Escrita en 1592-1593, esta pieza de amores
cruzados, traiciones súbitas y amistades inquebrantables revela que William
Shakespeare aún no dominaba, con la solvencia que desplegaría en años
posteriores, las sutilezas de los cambios psicológicos. Sirva un ejemplo: a los
treinta segundos de conocer a Silvia, Proteo declara ígneamente que ya no ama a
su prometida Julia, sino a ella (acto II). Sirva otro más: cuando Valentín
descubre que Proteo ha recurrido al engaño, la vileza y la traición para
arrebatarle a Silvia le afea su conducta, él le pide perdón y Valentín
concluye: “Entonces, todo está olvidado y confío nuevamente en ti” (Acto V).
Giros demasiado bruscos que, salvo que seamos unos lectores de tragaderas muy
anchas o unos espectadores de elástica indulgencia, no habremos de creer.

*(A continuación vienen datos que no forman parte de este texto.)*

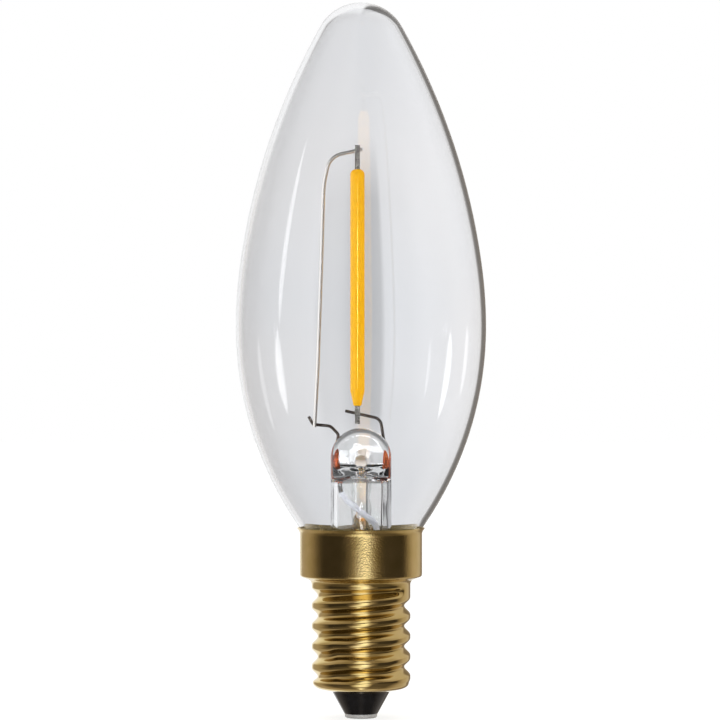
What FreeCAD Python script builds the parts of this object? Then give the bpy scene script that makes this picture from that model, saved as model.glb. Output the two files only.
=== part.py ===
import FreeCAD, Part
import math
import os

# A clear candle lamp with one LED filament and a small brass screw cap.
# Millimetres. The origin is the middle of the centre contact's lowest face, and +Z runs up the lamp's
# axis to the tip. The front of the lamp faces -Y, and both inner leads lie in the XZ plane.

V = FreeCAD.Vector
ORIGIN = V(0, 0, 0)
UP = V(0, 0, 1)

FIT_GAP = 0.05

# Brass cap: drawn sheet with a rolled thread and an inward lip below, and a wide collar above
SHEET = 0.25
THREAD_CREST_D = 13.74
THREAD_DEPTH = 0.84
THREAD_PITCH = 2.822
THREAD_LENGTH = 14.65
GROOVE_SHARE = 0.88
GROOVE_RUN_IN = 0.6
GROOVE_START_ANGLE = 332.0
GROOVE_START_FADE = 14.0
GROOVE_FOOT_RISE = 0.8
FIRST_VALLEY_DROP = 1.34
LIP_HOLE_D = 7.9
LIP_SLOPE = 13.0
LIP_CORNER_R = 1.3
BAND_H = 0.2
NECK_BEND_R = 0.8
SHOULDER_RISE = 0.65
SHOULDER_CORNER_R = 0.35
COLLAR_D = 17.0
COLLAR_H = 6.1
RIM_FLARE = 0.4
RIM_H = 0.55
RIM_BEND_R = 0.9

# Black glass insulator moulded round the lip, and the contact riveted through it
CONTACT_D = 4.5
CONTACT_T = 0.6
CONTACT_EDGE_R = 0.3
RIVET_D = 1.7
RIVET_HEAD_D = 2.6
RIVET_HEAD_T = 0.25
INSULATOR_FOOT_D = 4.66
INSULATOR_CONE_H = 3.05
INSULATOR_LIP_LAP = 0.07
INSULATOR_WALL = 2.4
DISH_D = 8.4
DISH_FLOOR_D = 5.6
DISH_DEPTH = 2.5

# Blown glass envelope, from the neck's end to the tip. It sits in the flared rim, a small gap inside it.
GLASS_WALL = 0.6
GLASS_NECK_L = 2.06
GLASS_NECK_BEND_R = 3.0
GLASS_L = 79.0
BULB_D = 34.8
LOWER_ARC_R = 48.7
BELLY_ARC_R = 62.0
FLANK_RISE = 7.7
GLASS_TIP_R = 6.5
RIM_GAP = 0.05

# Glass stem: flare, tube and the flattened press that seals the wires
STEM_D = 8.46
STEM_WALL = 0.75
STEM_H = 19.9
FLARE_BAND = 0.8
FLARE_H = 3.4
FLARE_BEND_R = 2.4
STEM_HOLLOW_H = 13.2
STEM_HOLLOW_BEND_R = 1.0
PRESS_T = 5.8
PRESS_BLEND_H = 1.8
PRESS_BLEND_DROP = 0.2
EXHAUST_D = 2.6
EXHAUST_BORE_D = 1.5
EXHAUST_HANG = 3.7
EXHAUST_HOLE_D = 1.7
EXHAUST_HOLE_RISE = 2.1

# Wires sealed in the press, and the leads above it
SEAL_D = 0.45
SEAL_INSET = 0.9
SEAL_FOOT_INSET = 0.45
SEAL_FOOT_DROP = 0.8
LEAD_D = 0.42
LEFT_STUB = 0.35
LEFT_STAND = 0.65
LEFT_REACH = 2.2
LEFT_WELD_X = -6.45
LEFT_WELD_RISE = 0.42
LEFT_TAIL = 1.1
RIGHT_STUB = 1.2
RIGHT_STAND = 0.2
RIGHT_ELBOW_X = 2.7
RIGHT_ELBOW_DROP = 0.7
RIGHT_TIP_X = -2.2
RIGHT_TIP_RISE = 0.4
LEAD_BEND_R = 1.2
TAIL_BEND_R = 0.4
LOWER_WELD_RISE = 1.9

# Return wire, from behind the upper terminal down to the front of the left lead
RETURN_D = 0.5
RETURN_TIP_X = 0.14
RETURN_SHOULDER_X = -4.35
RETURN_SHOULDER_DROP = 0.95
RETURN_SHOULDER_R = 2.6
RETURN_HIP_X = -5.2
RETURN_HIP_DROP = 5.0
RETURN_MIDDLE_X = -5.49
RETURN_MIDDLE_RISE = 23.0
RETURN_KNEE_X = -6.0
RETURN_KNEE_RISE = 8.0
RETURN_FOOT_TAIL = 0.35
RETURN_BOW_R = 60.0
RETURN_HIP_R = 15.0

# Outer leads, from the press down to the board
OUTER_LEAD_D = 0.4
OUTER_BEND_R = 1.0
LEAD_SLEEVE_D = 0.8
LEAD_SLEEVE_GAP = 0.5
LEAD_CLEARANCE = 0.15
LEAD_CROSS_GAP = 0.5
CROSS_KNEE_DROP = 0.9
CROSS_START_DROP = 2.4
CROSS_END_DROP = 5.6
PAD_KNEE_RISE = 1.8

# LED filament: a ceramic strip with chips, in a round phosphor coat
FILAMENT_X = -0.5
COAT_D = 2.04
COAT_L = 32.9
COAT_TAPER = 2.1
COAT_FOOT_D = 1.1
COAT_TOP_ROUND_R = 0.75
COAT_RISE = 1.1
STRIP_W = 0.8
STRIP_T = 0.4
STRIP_END_MARGIN = 1.9
LED_COUNT = 26
LED_W = 0.35
LED_L = 0.6
LED_T = 0.12
LED_END_MARGIN = 0.3
TERMINAL_W = 0.7
TERMINAL_T = 0.2
TERMINAL_LAP = 1.4
LOWER_TAIL = 1.4
UPPER_WELD_RISE = 2.72
UPPER_TAIL = 0.6

# Insulating sleeve, driver board and what it carries
SLEEVE_WALL = 0.25
SLEEVE_SETBACK = 1.5
BOARD_T = 0.8
BOARD_TOP_GAP = 1.5
RECTIFIER_SIZE = (3.9, 1.6, 3.9)
RECTIFIER_MARGIN = 1.15
RECTIFIER_RISE = 3.55
RECTIFIER_LEG_PITCH = 2.4
DRIVER_CHIP_SIZE = (2.5, 1.4, 4.4)
DRIVER_CHIP_MARGIN = 1.7
DRIVER_CHIP_RISE = 1.7
DRIVER_LEG_PITCH = 1.1
DRIVER_LEGS_A_SIDE = 4
FLAT_LEG_W = 0.4
FLAT_LEG_T = 0.25
FLAT_LEG_L = 0.6
RESISTOR_SIZE = (1.6, 0.5, 0.8)
RESISTOR_COUNT = 3
RESISTOR_PITCH = 1.8
RESISTOR_MARGIN = 0.4
RESISTOR_RISE = 1.7
CAPACITOR_D = 4.0
CAPACITOR_TOP_GAP = 0.15
CAPACITOR_MARGIN = 1.7
CAPACITOR_RISE = 1.6
CAPACITOR_LEG_PITCH = 1.5
FUSE_D = 1.8
FUSE_L = 4.8
FUSE_MARGIN = 0.6
FUSE_RISE = 2.3
WIRE_LEG_D = 0.45
WIRE_LEG_STUB = 0.4
LOW_HOLE_RISE = 0.7
HIGH_HOLE_DROP = 0.8
PAD_DROP = 1.4
LEAD_PAD_MARGIN = 3.0
SHELL_PAD_MARGIN = 1.2
SOLDER_D = 1.1
HOOKUP_D = 0.5
HOOKUP_BEND_R = 0.5
CONTACT_WIRE_RISE = 0.9
CONTACT_WIRE_DROP = 1.3
SHELL_WIRE_ANGLE = -10.0
SHELL_WIRE_GAP = 0.3
SHELL_WIRE_WELD = 0.9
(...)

Pero luego, obviamente, está el lenguaje
shakespeareano, la maravilla de su música verbal, sus deliciosas imágenes
(Valentín declara que, por haber merecido el amor de su dama, se siente “tan
rico como si poseyera veinte mares”, acto II), y todo queda empapado de
hermosura, y los matices más torpes son perdonados, y se aplaude. En Los dos caballeros de Verona aún no está
todo Shakespeare, pero empieza a vislumbrárselo. Y eso, hablando del mayor
genio literario de todos los tiempos, ya es mucho.